**Objective:** Below is a set of records. Repeat all of them exactly.

**Record excerpts:**

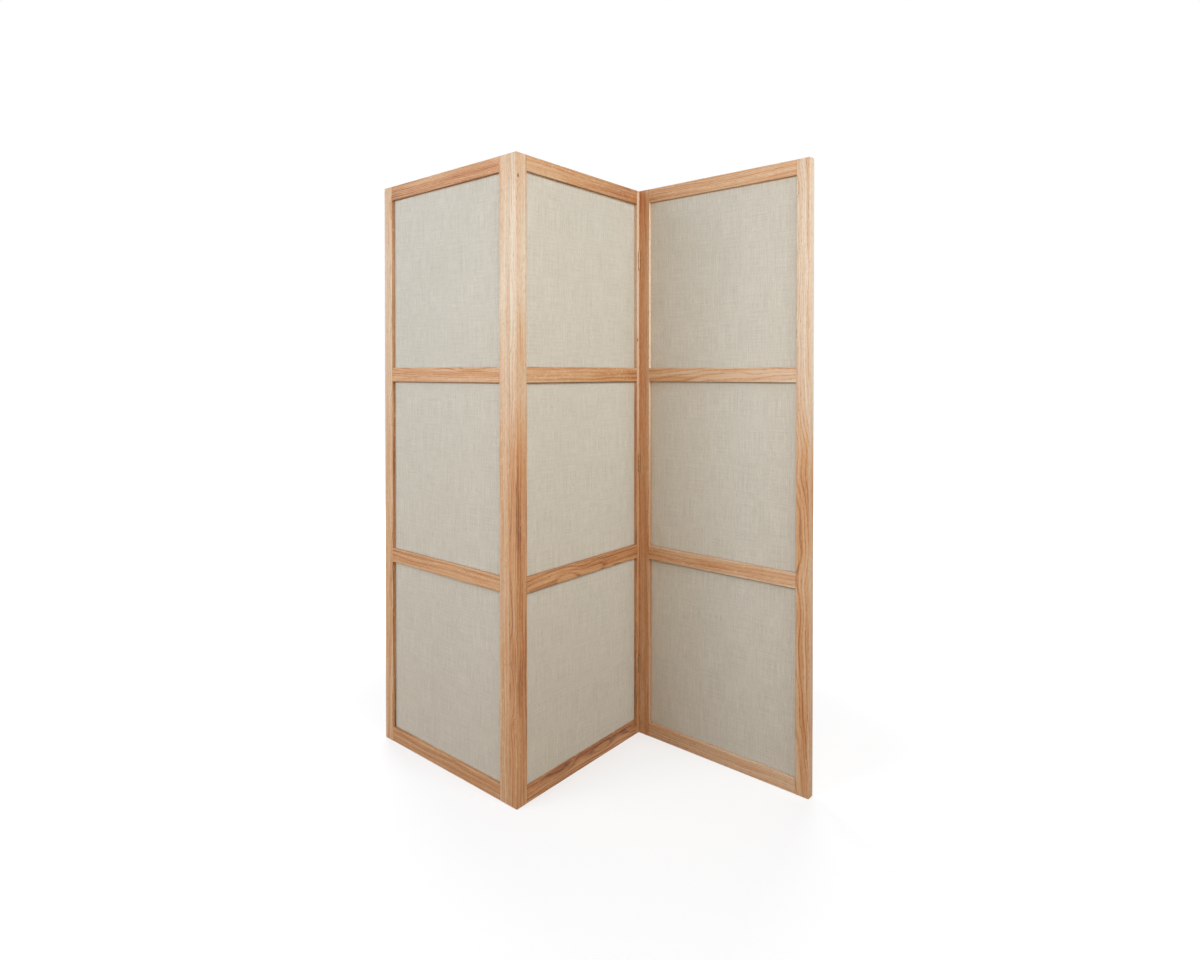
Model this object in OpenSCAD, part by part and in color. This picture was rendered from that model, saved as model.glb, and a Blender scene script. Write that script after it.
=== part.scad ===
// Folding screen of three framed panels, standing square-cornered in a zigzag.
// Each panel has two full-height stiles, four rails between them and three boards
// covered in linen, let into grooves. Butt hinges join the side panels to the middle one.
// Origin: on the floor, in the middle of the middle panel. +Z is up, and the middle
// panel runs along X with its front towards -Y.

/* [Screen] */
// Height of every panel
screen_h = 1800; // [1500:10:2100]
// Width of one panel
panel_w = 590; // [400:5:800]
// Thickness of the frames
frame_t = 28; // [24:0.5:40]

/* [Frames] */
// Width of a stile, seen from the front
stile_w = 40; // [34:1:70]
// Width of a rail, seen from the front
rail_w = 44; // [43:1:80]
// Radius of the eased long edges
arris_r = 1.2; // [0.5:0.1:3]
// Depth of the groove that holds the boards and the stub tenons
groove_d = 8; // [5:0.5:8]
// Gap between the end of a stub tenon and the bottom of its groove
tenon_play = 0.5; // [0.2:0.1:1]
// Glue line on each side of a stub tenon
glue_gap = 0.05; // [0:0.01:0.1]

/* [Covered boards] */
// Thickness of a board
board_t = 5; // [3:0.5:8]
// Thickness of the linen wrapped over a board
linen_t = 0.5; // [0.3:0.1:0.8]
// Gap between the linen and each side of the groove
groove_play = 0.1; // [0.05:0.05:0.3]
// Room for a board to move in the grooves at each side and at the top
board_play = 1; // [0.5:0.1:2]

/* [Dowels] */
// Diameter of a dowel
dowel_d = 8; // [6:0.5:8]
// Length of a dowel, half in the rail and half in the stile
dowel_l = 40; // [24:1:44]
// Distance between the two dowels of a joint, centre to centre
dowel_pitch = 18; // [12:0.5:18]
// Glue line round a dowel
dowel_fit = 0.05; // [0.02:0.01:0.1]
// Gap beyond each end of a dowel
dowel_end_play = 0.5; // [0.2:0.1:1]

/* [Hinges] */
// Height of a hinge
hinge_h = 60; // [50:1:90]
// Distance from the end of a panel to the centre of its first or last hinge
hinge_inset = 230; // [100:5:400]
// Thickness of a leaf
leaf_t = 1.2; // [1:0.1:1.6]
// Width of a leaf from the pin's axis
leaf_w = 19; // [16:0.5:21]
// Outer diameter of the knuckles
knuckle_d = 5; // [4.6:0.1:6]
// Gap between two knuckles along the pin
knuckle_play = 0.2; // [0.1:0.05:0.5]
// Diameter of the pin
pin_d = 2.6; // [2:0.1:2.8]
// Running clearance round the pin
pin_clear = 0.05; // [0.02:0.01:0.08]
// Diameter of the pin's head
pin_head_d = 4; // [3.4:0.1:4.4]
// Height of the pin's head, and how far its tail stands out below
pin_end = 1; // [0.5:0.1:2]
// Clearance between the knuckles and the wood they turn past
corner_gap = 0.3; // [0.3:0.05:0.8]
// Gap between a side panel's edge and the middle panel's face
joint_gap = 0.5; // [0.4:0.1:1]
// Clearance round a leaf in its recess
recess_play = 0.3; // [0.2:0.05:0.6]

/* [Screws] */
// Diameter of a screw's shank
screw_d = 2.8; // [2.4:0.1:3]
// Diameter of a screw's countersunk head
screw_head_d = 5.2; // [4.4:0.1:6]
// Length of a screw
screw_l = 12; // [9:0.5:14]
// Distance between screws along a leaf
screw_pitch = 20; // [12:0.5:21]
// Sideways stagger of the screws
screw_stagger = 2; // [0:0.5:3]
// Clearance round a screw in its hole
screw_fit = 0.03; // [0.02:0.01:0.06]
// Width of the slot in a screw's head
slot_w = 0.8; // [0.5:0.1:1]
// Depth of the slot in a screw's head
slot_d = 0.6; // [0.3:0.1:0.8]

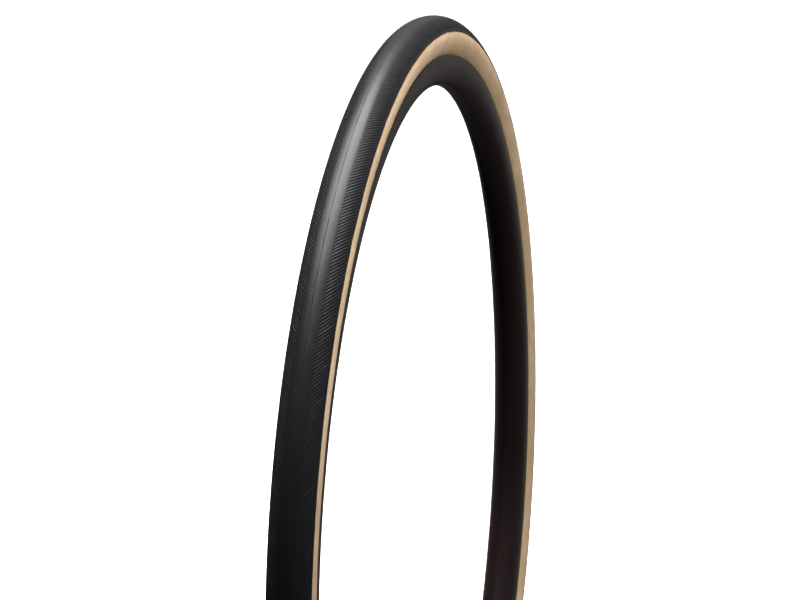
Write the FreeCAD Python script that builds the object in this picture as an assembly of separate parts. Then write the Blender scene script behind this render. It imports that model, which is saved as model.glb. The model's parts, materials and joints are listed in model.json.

**Task result:**
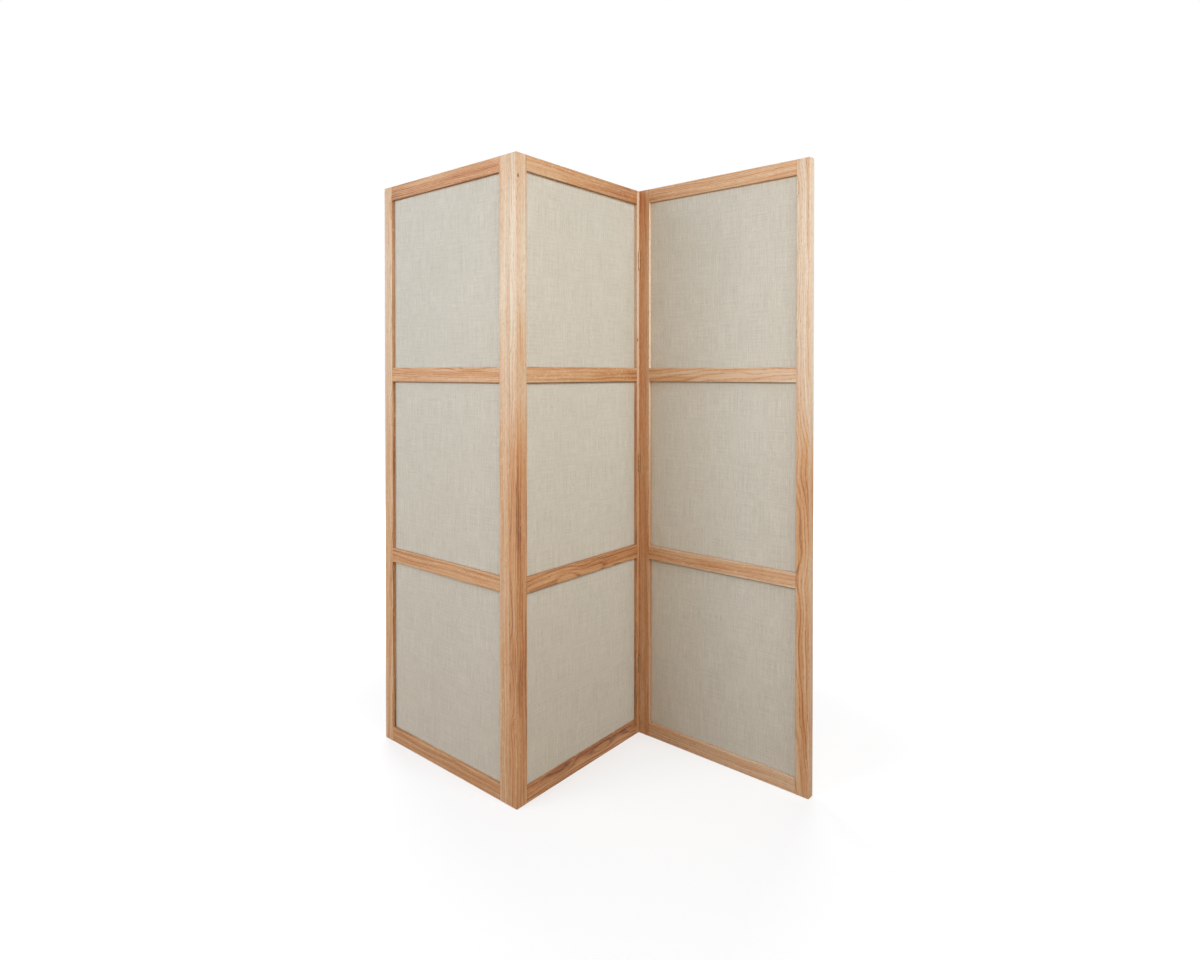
Model this object in OpenSCAD, part by part and in color. This picture was rendered from that model, saved as model.glb, and a Blender scene script. Write that script after it.
=== part.scad ===
// Folding screen of three framed panels, standing square-cornered in a zigzag.
// Each panel has two full-height stiles, four rails between them and three boards
// covered in linen, let into grooves. Butt hinges join the side panels to the middle one.
// Origin: on the floor, in the middle of the middle panel. +Z is up, and the middle
// panel runs along X with its front towards -Y.

/* [Screen] */
// Height of every panel
screen_h = 1800; // [1500:10:2100]
// Width of one panel
panel_w = 590; // [400:5:800]
// Thickness of the frames
frame_t = 28; // [24:0.5:40]

/* [Frames] */
// Width of a stile, seen from the front
stile_w = 40; // [34:1:70]
// Width of a rail, seen from the front
rail_w = 44; // [43:1:80]
// Radius of the eased long edges
arris_r = 1.2; // [0.5:0.1:3]
// Depth of the groove that holds the boards and the stub tenons
groove_d = 8; // [5:0.5:8]
// Gap between the end of a stub tenon and the bottom of its groove
tenon_play = 0.5; // [0.2:0.1:1]
// Glue line on each side of a stub tenon
glue_gap = 0.05; // [0:0.01:0.1]

/* [Covered boards] */
// Thickness of a board
board_t = 5; // [3:0.5:8]
// Thickness of the linen wrapped over a board
linen_t = 0.5; // [0.3:0.1:0.8]
// Gap between the linen and each side of the groove
groove_play = 0.1; // [0.05:0.05:0.3]
// Room for a board to move in the grooves at each side and at the top
board_play = 1; // [0.5:0.1:2]

/* [Dowels] */
// Diameter of a dowel
dowel_d = 8; // [6:0.5:8]
// Length of a dowel, half in the rail and half in the stile
dowel_l = 40; // [24:1:44]
// Distance between the two dowels of a joint, centre to centre
dowel_pitch = 18; // [12:0.5:18]
// Glue line round a dowel
dowel_fit = 0.05; // [0.02:0.01:0.1]
// Gap beyond each end of a dowel
dowel_end_play = 0.5; // [0.2:0.1:1]

/* [Hinges] */
// Height of a hinge
hinge_h = 60; // [50:1:90]
// Distance from the end of a panel to the centre of its first or last hinge
hinge_inset = 230; // [100:5:400]
// Thickness of a leaf
leaf_t = 1.2; // [1:0.1:1.6]
// Width of a leaf from the pin's axis
leaf_w = 19; // [16:0.5:21]
// Outer diameter of the knuckles
knuckle_d = 5; // [4.6:0.1:6]
// Gap between two knuckles along the pin
knuckle_play = 0.2; // [0.1:0.05:0.5]
// Diameter of the pin
pin_d = 2.6; // [2:0.1:2.8]
// Running clearance round the pin
pin_clear = 0.05; // [0.02:0.01:0.08]
// Diameter of the pin's head
pin_head_d = 4; // [3.4:0.1:4.4]
// Height of the pin's head, and how far its tail stands out below
pin_end = 1; // [0.5:0.1:2]
// Clearance between the knuckles and the wood they turn past
corner_gap = 0.3; // [0.3:0.05:0.8]
// Gap between a side panel's edge and the middle panel's face
joint_gap = 0.5; // [0.4:0.1:1]
// Clearance round a leaf in its recess
recess_play = 0.3; // [0.2:0.05:0.6]

/* [Screws] */
// Diameter of a screw's shank
screw_d = 2.8; // [2.4:0.1:3]
// Diameter of a screw's countersunk head
screw_head_d = 5.2; // [4.4:0.1:6]
// Length of a screw
screw_l = 12; // [9:0.5:14]
// Distance between screws along a leaf
screw_pitch = 20; // [12:0.5:21]
// Sideways stagger of the screws
screw_stagger = 2; // [0:0.5:3]
// Clearance round a screw in its hole
screw_fit = 0.03; // [0.02:0.01:0.06]
// Width of the slot in a screw's head
slot_w = 0.8; // [0.5:0.1:1]
// Depth of the slot in a screw's head
slot_d = 0.6; // [0.3:0.1:0.8]

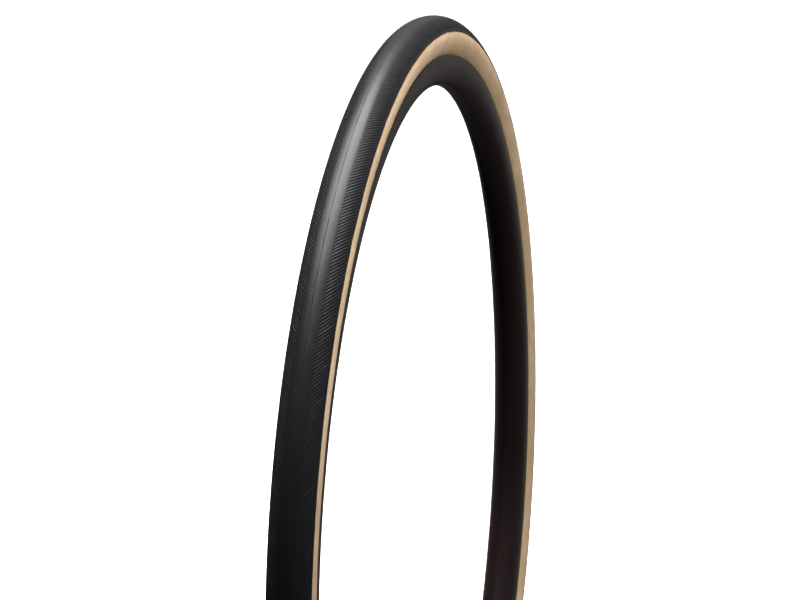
Write the FreeCAD Python script that builds the object in this picture as an assembly of separate parts. Then write the Blender scene script behind this render. It imports that model, which is saved as model.glb. The model's parts, materials and joints are listed in model.json.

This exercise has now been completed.